And of course, that's who the Democrat establishment picked to pull all their strings and push all their buttons for. Just when it seemed like they surely must have used up their least electable "candidate" they could possibly find last time, they manage to go and find an even worse one... two, actually, counting their late Biden-panic-move, Bloomberg.

And they obviously know how bad it is, not only because they've spent time with him in private, but also because they wouldn't need to push so desperately hard on their moldy old "it takes a republican to beat a Republican" scam, if they didn't know perfectly well that the voters actually favor Bernie overall and nobody has any reason to vote otherwise other than if you can get them to fall for that scam.

You couldn't come up with more Republican-favoring decisions if your goal were to lose and hand everything to the Republicans. It's getting harder & harder to imagine a way to say with a straight face that the Democrat establishment does anything other than work for their Republican masters when they pull stuff like this.
 
It was a failed attempt at a clever zinger.

Schumer made a damning quote in 2016, “For every blue-collar Democrat we lose in western Pennsylvania, we will pick up two moderate Republicans in the suburbs in Philadelphia, and you can repeat that in Ohio and Illinois and Wisconsin.”

I was pairing it to "ok, boomer."

Bah-dum-tiss
Not failed. I got it the first time, and it is clever.
 
And of course, that's who the Democrat establishment picked to pull all their strings and push all their buttons for. Just when it seemed like they surely must have used up their least electable "candidate" they could possibly find last time, they manage to go and find an even worse one... two, actually, counting their late Biden-panic-move, Bloomberg.

And they obviously know how bad it is, not only because they've spent time with him in private, but also because they wouldn't need to push so desperately hard on their moldy old "it takes a republican to beat a Republican" scam, if they didn't know perfectly well that the voters actually favor Bernie overall and nobody has any reason to vote otherwise other than if you can get them to fall for that scam.

You couldn't come up with more Republican-favoring decisions if your goal were to lose and hand everything to the Republicans. It's getting harder & harder to imagine a way to say with a straight face that the Democrat establishment does anything other than work for their Republican masters when they pull stuff like this.
In spite of all. He is better than Sanders.

We can always hope for a Warren miracle though.
 
And this has been the problem since day one.

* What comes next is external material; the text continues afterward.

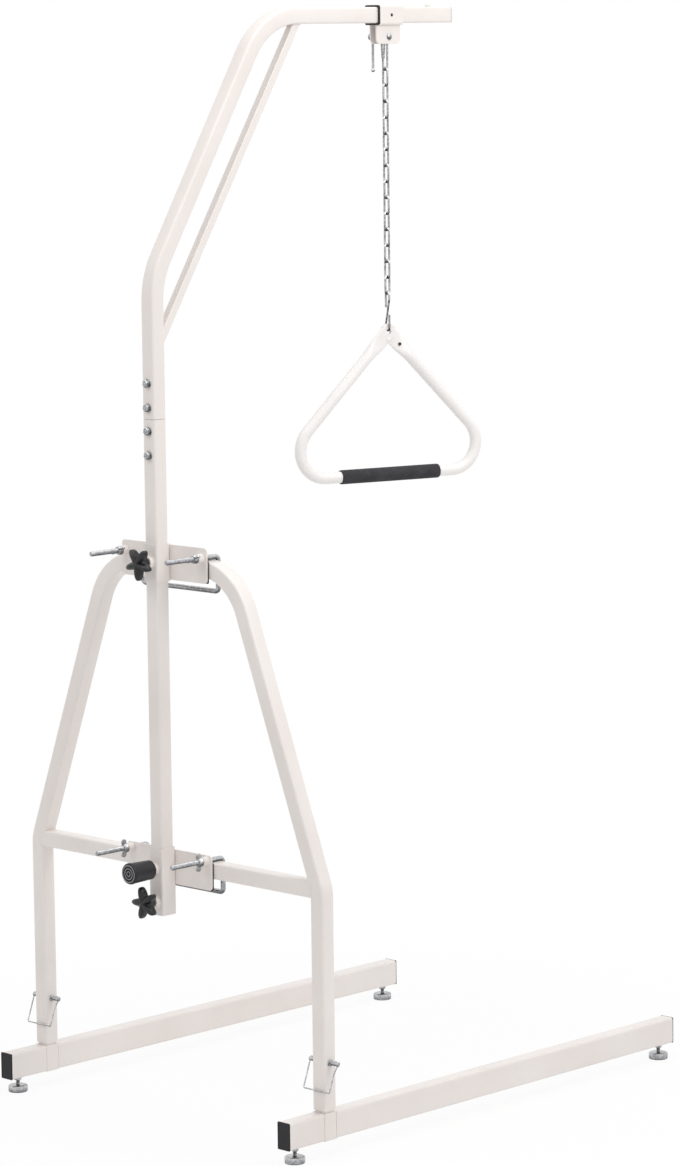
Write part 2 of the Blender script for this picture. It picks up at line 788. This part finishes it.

Sanders and his supporters know full well he's be a distant 3rd, if he's lucky, if he runs as an independent so he's decided (until he changes his mind again) that he's a Democratic so he can run on their ticket because now that's beneficial to him.

But then both he and his followers are either annoyed that he has to play party politics or outright hostile that the DNC is looking out for the DNC and not Bernie. Sanders and his supporters both act like he's too good for the DNC that he needs to win and alternate between demonizing the DNC and whining that the DNC isn't rolling out the red carpet.

It's the Democratic Party, not the Progressive Party, not the "Who's Gonna Beat Trump" Party, not the even the Liberal Party.

Why the Democratic Party might have an issue with a candidate who sort of a Democratic when he feels like it isn't that hard to understand.

And yes this whole thing is very Trump like, but the Dems can't bet the Republicans at their own game.

Bernie doesn't run as an independent presidential candidate because he actually wants to accomplish his goals and not run some vanity spoiler campaign. He's not Ross Perot or Ron Paul. He understands that the best chance to make a change in this country is to cooperate with the Democratic Party and not to sabotage them as a left wing spoiler. For all the talk about him being a disloyal outsider of the party, his record as an independent is one of him being very cooperative and helpful for the party.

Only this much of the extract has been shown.